▶ **ENTRIES SHOWN**:
┄┄┄┄┄┄

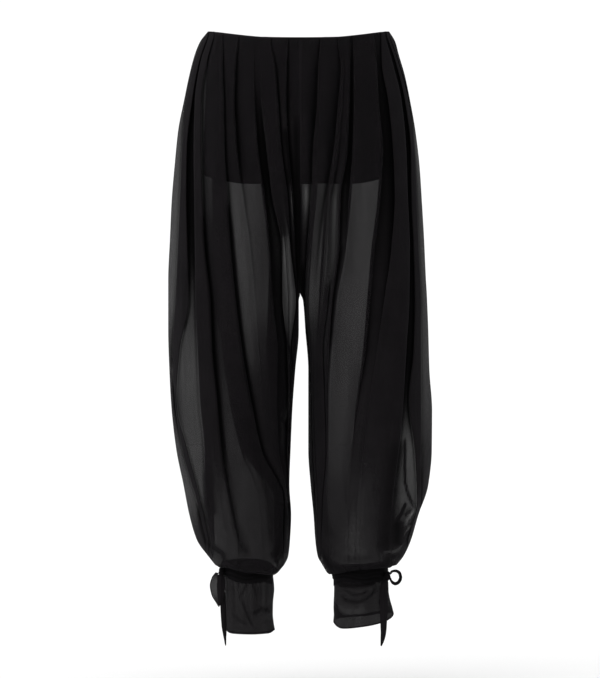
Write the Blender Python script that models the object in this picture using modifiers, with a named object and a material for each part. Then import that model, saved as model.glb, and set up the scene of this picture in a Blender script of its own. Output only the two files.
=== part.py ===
"""Harem pants: sheer pleated legs over a short opaque lining, tied at the ankles.

The garment keeps the hollow form it has when worn. The origin is the middle of
the waist, +X is the wearer's left, -Y is the front and +Z is up. Tables are in
millimetres; everything that reaches Blender is in metres.
"""

import math

import bmesh
import bpy
from mathutils import Vector

MM = 0.001

# ------------------------------------------------------------------ driving sizes
CHIFFON_THICKNESS = 1.2 * MM      # a pleated chiffon panel, as a wall
LINING_THICKNESS = 1.0 * MM
BAND_THICKNESS = 1.5 * MM
CUFF_THICKNESS = 1.2 * MM
RIBBON_THICKNESS = 1.0 * MM
SEAM_GAP = 0.3 * MM               # between neighbouring pieces
WAIST_DIP = 20 * MM               # the front of the waist lies this much lower
PANEL_DIP_SHARES = (1.0, 0.85, 0.65, 0.4, 0.15)     # of that dip, in the top rows of a panel
LINING_DIP_SHARES = (1.0, 0.8, 0.5, 0.2)
LINING_INSET = 0.8 * MM           # from the deepest waist pleat to the lining
SEAM_HEM = 1.5 * MM               # a panel runs square to its seam for this far
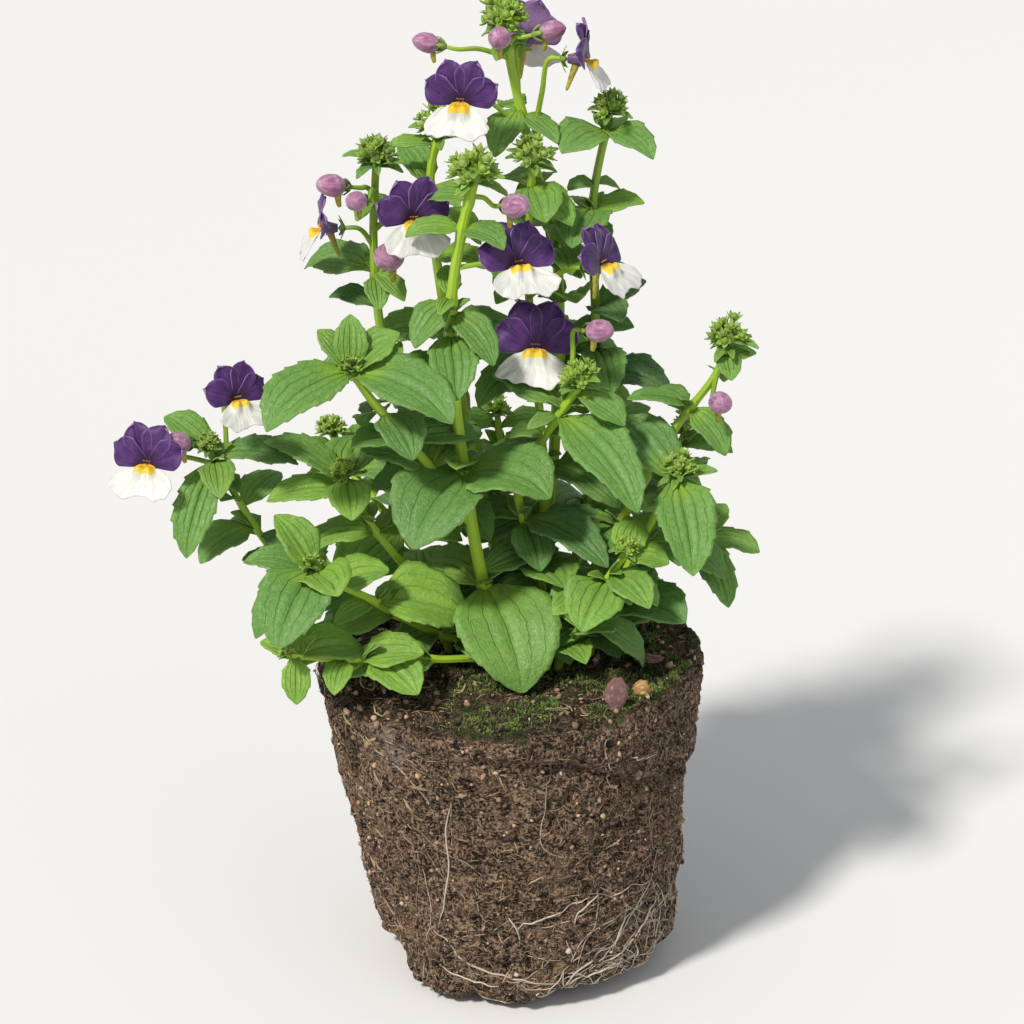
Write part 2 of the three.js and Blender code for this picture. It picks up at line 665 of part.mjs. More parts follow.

┄┄┄┄┄┄

▶ **PROBLEM STATEMENT**:
Extract each line of the listing above, copying it word for word.

▶ **COMPLETE OUTPUT**:
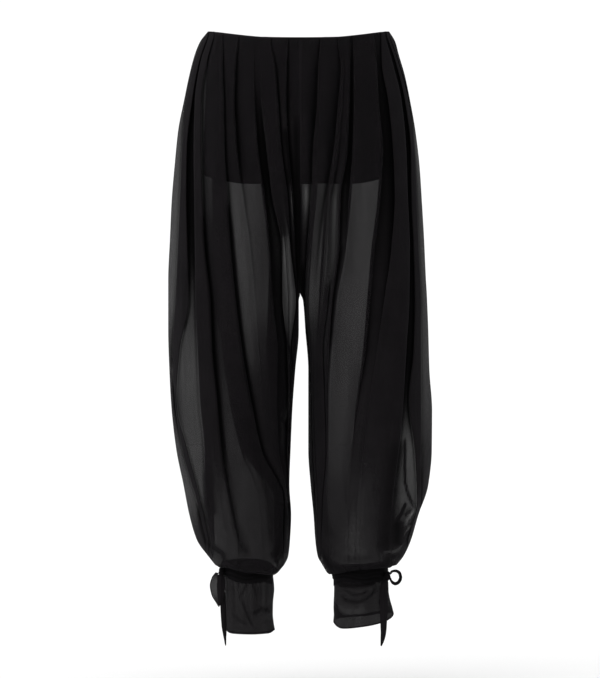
Write the Blender Python script that models the object in this picture using modifiers, with a named object and a material for each part. Then import that model, saved as model.glb, and set up the scene of this picture in a Blender script of its own. Output only the two files.
=== part.py ===
"""Harem pants: sheer pleated legs over a short opaque lining, tied at the ankles.

The garment keeps the hollow form it has when worn. The origin is the middle of
the waist, +X is the wearer's left, -Y is the front and +Z is up. Tables are in
millimetres; everything that reaches Blender is in metres.
"""

import math

import bmesh
import bpy
from mathutils import Vector

MM = 0.001

# ------------------------------------------------------------------ driving sizes
CHIFFON_THICKNESS = 1.2 * MM      # a pleated chiffon panel, as a wall
LINING_THICKNESS = 1.0 * MM
BAND_THICKNESS = 1.5 * MM
CUFF_THICKNESS = 1.2 * MM
RIBBON_THICKNESS = 1.0 * MM
SEAM_GAP = 0.3 * MM               # between neighbouring pieces
WAIST_DIP = 20 * MM               # the front of the waist lies this much lower
PANEL_DIP_SHARES = (1.0, 0.85, 0.65, 0.4, 0.15)     # of that dip, in the top rows of a panel
LINING_DIP_SHARES = (1.0, 0.8, 0.5, 0.2)
LINING_INSET = 0.8 * MM           # from the deepest waist pleat to the lining
SEAM_HEM = 1.5 * MM               # a panel runs square to its seam for this far
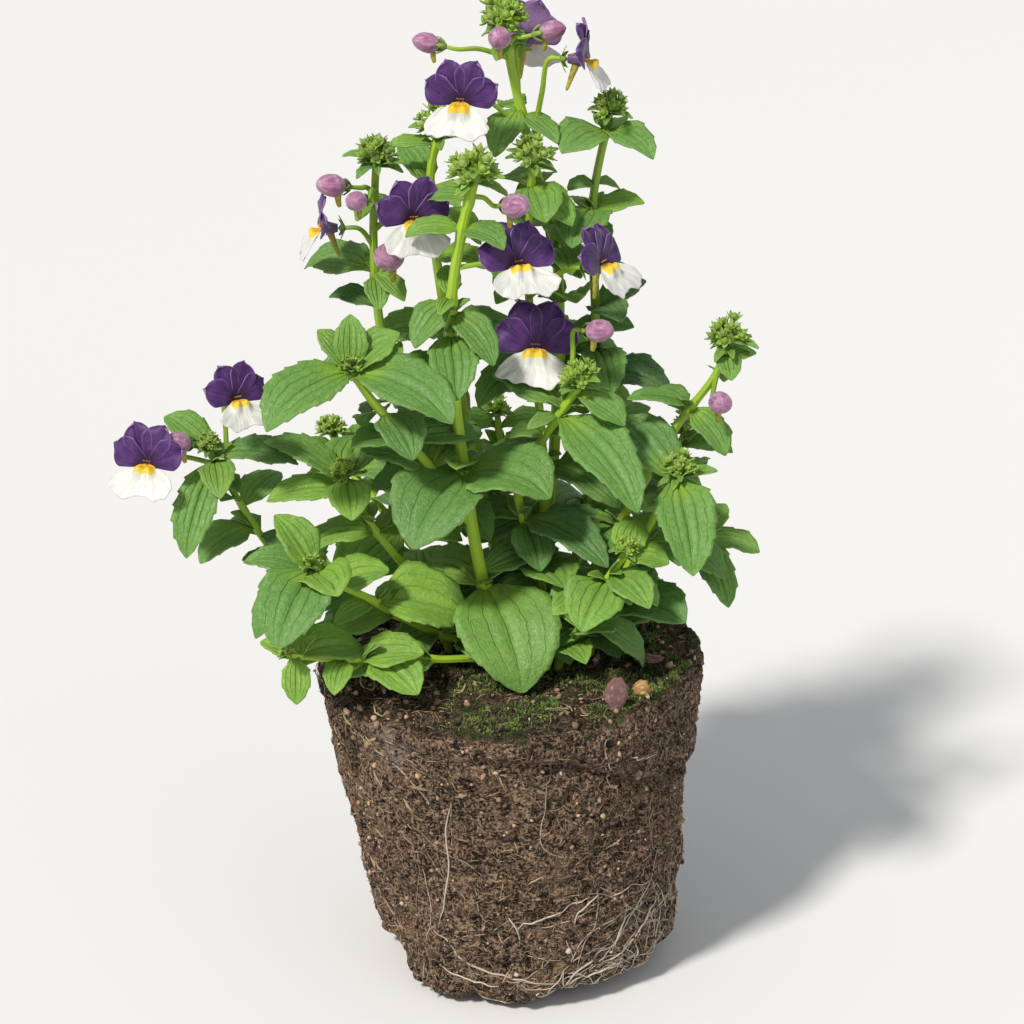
Write part 2 of the three.js and Blender code for this picture. It picks up at line 665 of part.mjs. More parts follow.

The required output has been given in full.